2016年5月21日土曜日

中国文明史余話 ~春秋の斉編~

斉は現在の山東省を中心にした大国。太公望を始祖とする由緒ある国。

史記の列伝の第二に併記される程の名宰相二人が上げられている。

・管夷吾(管仲)
・晏嬰(晏子)

この二人、エピソードが豊富で言わずもがなである。管仲の方は「管鮑の交わり」との故事にもなっている親友・鮑叔がいて初めて引き立つので鮑叔も大切である。

管仲と鮑叔は若き日は親友であり、その後二人とも斉に仕え、別々の公子についた。太子争いでは、鮑叔が勝つのであるが、この時、管仲もあわやのところまで後の桓公を追い詰めたのである。鮑叔はこの時、管仲でなければ覇は唱えられないと助命を要請し、自らは身を退いたのもすごいし、殺されかけた桓公が、管仲を許し、宰相としたのもすごい。

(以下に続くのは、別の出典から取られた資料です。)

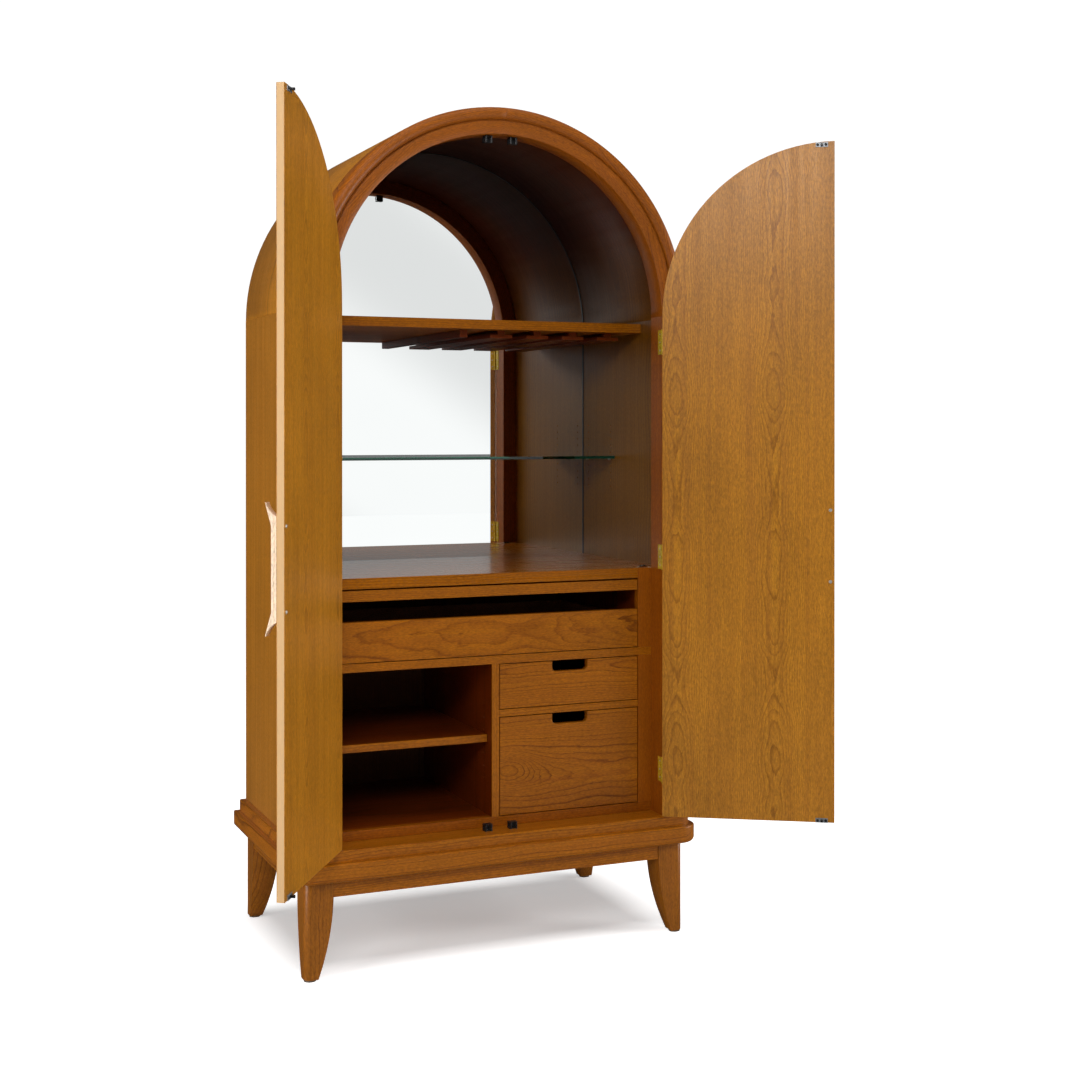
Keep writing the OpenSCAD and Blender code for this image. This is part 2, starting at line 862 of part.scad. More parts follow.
drawer_front(small_bay, true);  // small_drawer_front
drawer_box(small_box[0], small_box[1], small_box[2], small_box_h);  // small_drawer_box
drawer_bottom(small_box[0], small_box[1], small_box[2]);  // small_drawer_bottom
drawer_front(large_bay, true);  // large_drawer_front
drawer_box(large_box[0], large_box[1], large_box[2], large_box_h);  // large_drawer_box
drawer_bottom(large_box[0], large_box[1], large_box[2]);  // large_drawer_bottom
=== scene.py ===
"""Looks of the arched bar armoire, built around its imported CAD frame. Lengths are in metres."""

import json
import math

import bmesh
import bpy
from mathutils import Matrix, Vector

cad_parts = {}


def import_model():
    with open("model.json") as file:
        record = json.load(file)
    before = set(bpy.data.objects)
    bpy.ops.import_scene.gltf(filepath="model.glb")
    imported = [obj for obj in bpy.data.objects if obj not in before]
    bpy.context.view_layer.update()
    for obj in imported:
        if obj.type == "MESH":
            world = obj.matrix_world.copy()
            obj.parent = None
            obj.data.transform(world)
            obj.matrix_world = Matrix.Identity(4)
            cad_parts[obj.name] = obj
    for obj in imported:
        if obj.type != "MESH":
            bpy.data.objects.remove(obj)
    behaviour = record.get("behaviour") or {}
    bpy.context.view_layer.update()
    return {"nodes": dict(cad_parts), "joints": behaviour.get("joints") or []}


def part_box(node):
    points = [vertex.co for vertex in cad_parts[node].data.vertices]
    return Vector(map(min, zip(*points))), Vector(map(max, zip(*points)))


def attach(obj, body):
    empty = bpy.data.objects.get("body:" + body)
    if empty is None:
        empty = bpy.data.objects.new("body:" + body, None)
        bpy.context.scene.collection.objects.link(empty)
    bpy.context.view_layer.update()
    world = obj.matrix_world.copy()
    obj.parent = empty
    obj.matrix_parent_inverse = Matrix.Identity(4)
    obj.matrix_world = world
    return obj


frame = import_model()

NODES = frame["nodes"]
JOINTS = {joint["name"]: joint for joint in frame["joints"]}

# ---- Places taken from the frame ----

ARCH_LOW, ARCH_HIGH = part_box("arch_shell")
SPRING_Z = ARCH_LOW.z
ARCH_R = ARCH_HIGH.x
MIRROR_LOW, MIRROR_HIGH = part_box("mirror_panel")
DOOR_PIN = Vector(JOINTS["right_door_hinge"]["pos_m"])
# Angles that the doors stand open at rest, from their joints' limits
DOOR_OPEN = {
    "left": math.radians(JOINTS["left_door_hinge"]["range_deg"][0]),
    "right": -math.radians(JOINTS["right_door_hinge"]["range_deg"][0]),
}
DOOR_SIDE = {"left": -1, "right": 1}


def door_turn(side):
    """Takes a shut door to where it stands at rest."""
    pin = Vector((DOOR_SIDE[side] * DOOR_PIN.x, DOOR_PIN.y, 0))
    return Matrix.Translation(pin) @ Matrix.Rotation(DOOR_OPEN[side], 4, "Z") @ Matrix.Translation(-pin)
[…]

三人が三人とも良いところを出し合って、この時代に斉は覇者となるのである。

晏嬰はもう少し後の時代の人で、孔子と同時代であり、儒教の考えとは反対にあった人のようです。すなわち、礼よりも民を重んじたと。孔子の学問がよく、支配者階級に利用されるのは上下を厳しくしたからで、晏子はその弊害を見破っていたのかもしれません。



この二人、大国にあって驕らず、民を重んじた点で一致しています。国を支えるのは民だと。
ただし、子産のように、民を賢くするという思想にまでは至っていなかったと思いますが。



斉はこの流れでいけば天下をとれたのではと思いますが、如何せん、晏嬰の子の時代に、田氏に君主の座を簒奪されてから芳しくなくなったようです。晏嬰は予見していたといいます。すごい二人です。